Parametric Equations

Parametric equations define a set of functions to express the coordinates of the points that make up a geometric object, such as a curve. In the given exercise, the curve C is represented by the parametric equations \textbf{r}(t) which define the parabola in terms of the parameter \(t\). Parametric representations are powerful because they easily express curves and surfaces where traditional Cartesian coordinate functions fall short.

The equations \(\mathbf{r}(t)=\langle 4t, t^2\rangle\) provide the x and y components of every point on the parabola as functions of \(t\). When we differentiate \textbf{r}(t), we obtain the velocity vector, which after normalizing, gives us the tangent vector \textbf{T} crucial for computing the line integral.

Dot Product

The dot product, or scalar product, is an algebraic operation that takes two equal-length sequences of numbers (usually coordinate vectors) and returns a single number. This operation is central to the computation of line integrals in vector calculus.

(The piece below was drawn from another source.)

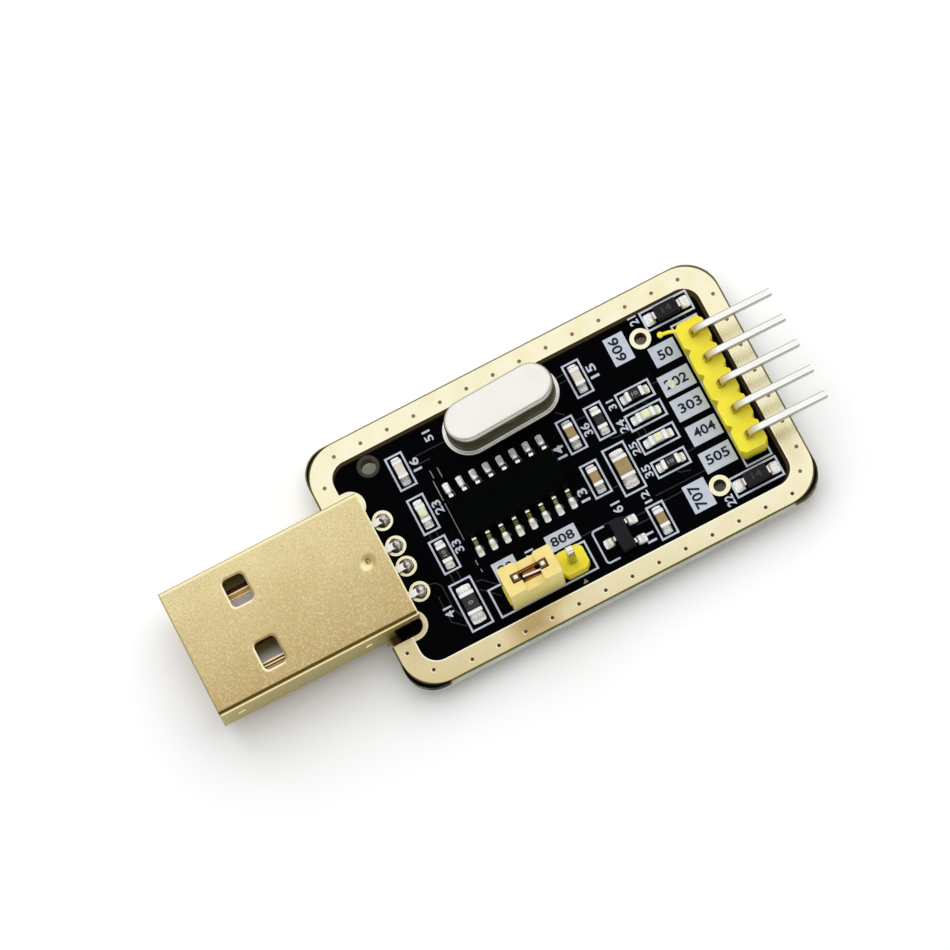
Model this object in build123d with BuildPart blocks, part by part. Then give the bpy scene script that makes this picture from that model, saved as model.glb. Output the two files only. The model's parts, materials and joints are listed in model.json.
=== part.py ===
from build123d import *
import os

# USB to serial adapter module: a black circuit board with a gold rim, an A-type plug soldered into two
# notches at one end, a right-angle pin header at the other, and a pin row with a jumper cap near one side.
#
# Board coordinates: x runs from the row of plug contact holes towards the header, y runs across the board,
# and z runs up from the top face of the laminate. The model has the same directions, with its origin under
# the middle of its length, on the surface that the soldered tails stand on. Millimetres throughout.

# Board: the copper's outline, with a narrow margin of bare laminate outside it
board_front = -4.15
board_length = 38.85
board_width = 23.1
board_thickness = 1.6
laminate_margin = 0.15
laminate_corner = 2.6
laminate_far_corner = 3.1
score_bevel = 0.13

# Board size that the places further down are given for; a board of another size spreads them in proportion
drawn_length = 38.85
drawn_width = 23.1

# Copper, with its rows of small plated holes. Insets are from the nearest board edge: a row's own inset, then
# where it begins and ends; for a lone hole, negative values are from the rear and from the -y edge. The two
# by the notches have an inset from the front, a side, and a share of the room between notch and board edge
copper_thickness = 0.04
copper_corner = 3.2
rim_width = 1.85
rim_inner_corner = 1.6
via_radius = 0.17
back_vias = 14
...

Given two vectors \textbf{A} and \textbf{B}, their dot product \textbf{A} \cdot \textbf{B} is calculated as \(A_xB_x + A_yB_y\) in two dimensions or \(A_xB_x + A_yB_y + A_zB_z\) in three dimensions, where \(A_x\), \(A_y\), and \(A_z\) are the components of \textbf{A} and similarly for \textbf{B}. In the scenario of line integrals, the dot product is used to project one vector onto the direction of another, thus measuring how much one vector 'contributes' to the other. In the provided exercise, the dot product of \textbf{F} and \textbf{T} reflects the magnitude of the vector field \textbf{F} in the direction of the curve's tangent.